Asides from Breathing, Song Dong’s interest in the water also seeps through most of his other works in the mid- 1990s, including Water Diary (from 1995 to the present). Water Diary documented the artist’s performance, which was to write his diary with water and a brush on a piece of rock repeatedly. Water’s poetic quality becomes the intellectual medium of art. The simple act is deeply rooted in the Zen belief of Buddhism and local Beijing tradition, as can be seen in the local parks where the elderly practices their calligraphy by writing with water on the sidewalk pavement. The perseverance in Song’s practice certainly reminds one of the, though short, but persistent daily ritual of painting in the Date Painting by Japanese conceptual artist On Kawara. 

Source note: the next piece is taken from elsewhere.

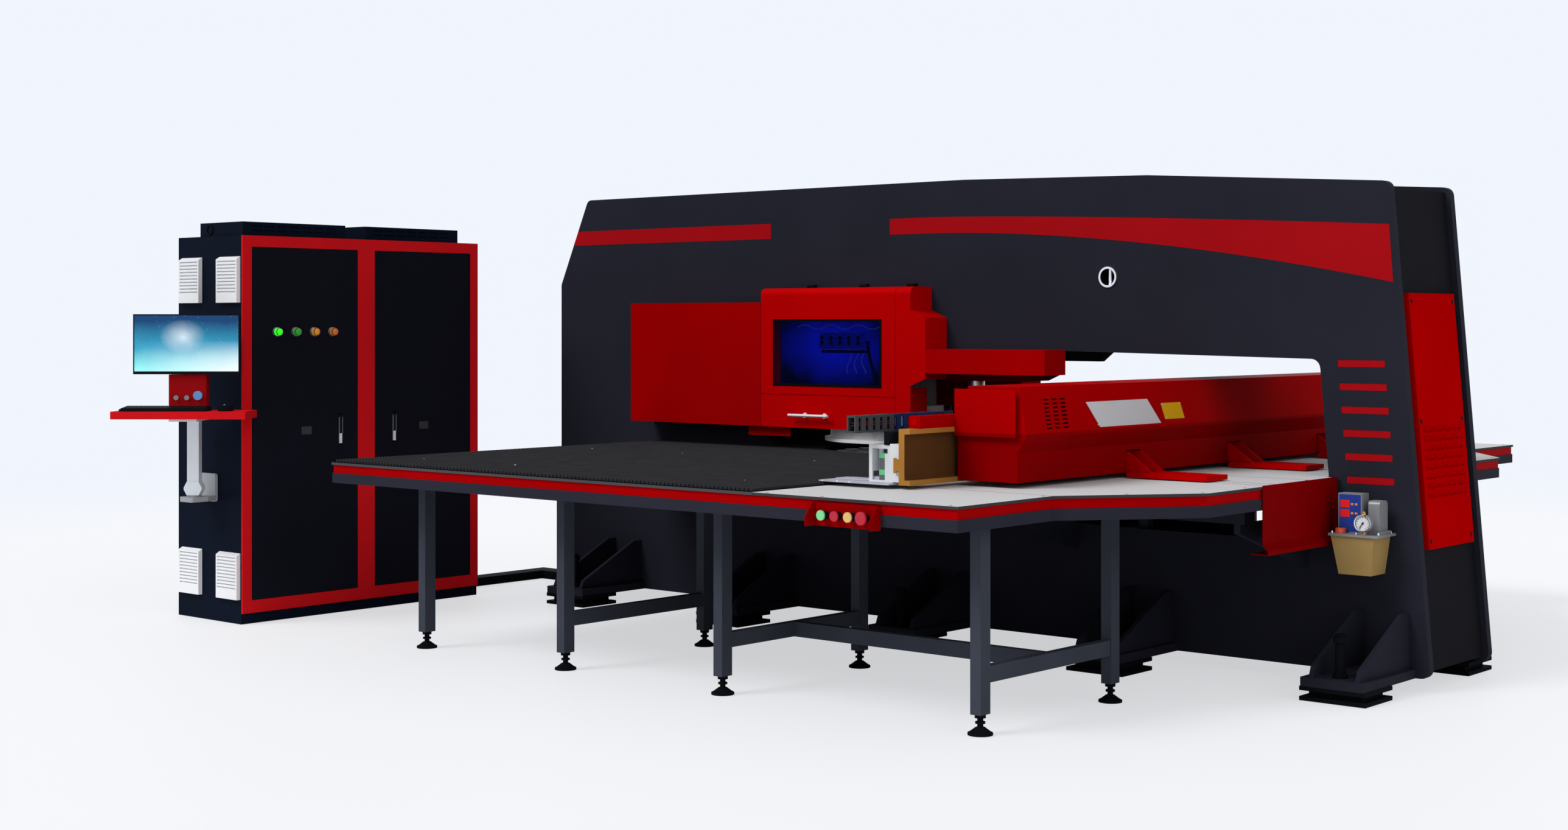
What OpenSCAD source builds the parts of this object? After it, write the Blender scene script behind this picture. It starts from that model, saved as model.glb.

The thirty six panels Stamping the Water (Lot 1003) is another work by Song to explore on the medium of water produced especially for the project “Healing the Waters Project” curated by American artist Betsy Damon. Spanning only three days from August 31 to September 2 in 1996 in Lhasa, Tibet, the project invited over twenty artists from China, America and Switzerland to create works based on the theme of water. Song Dong’s Stamping the Water was one of the few works that truly exerted an influential position. In the work, Song Dong stood in a meditative posture in the freezing Lhasa River and repeatedly stamped it with a large wooden stamp carved with the Chinese character shui (water). The stamp and the river together created a paradox: because the river ceaselessly flowed and changed, the stamping was destined to be futile. The sense of fading is imbued with a poetic vibe that exceeds far beyond the disappearing of text in the Water Diary. Attempting to concretise the river into the “water” character, one can see the artist’s questioning of the foundation of our surrounding and system. Looking from the surface, Song Dong’s recent works began to lean towards the vernacular wit of the Chinese people, but Breathing and Stamping the Water along with other early works certainly showcase the powerful drive within the humble artist’s mind.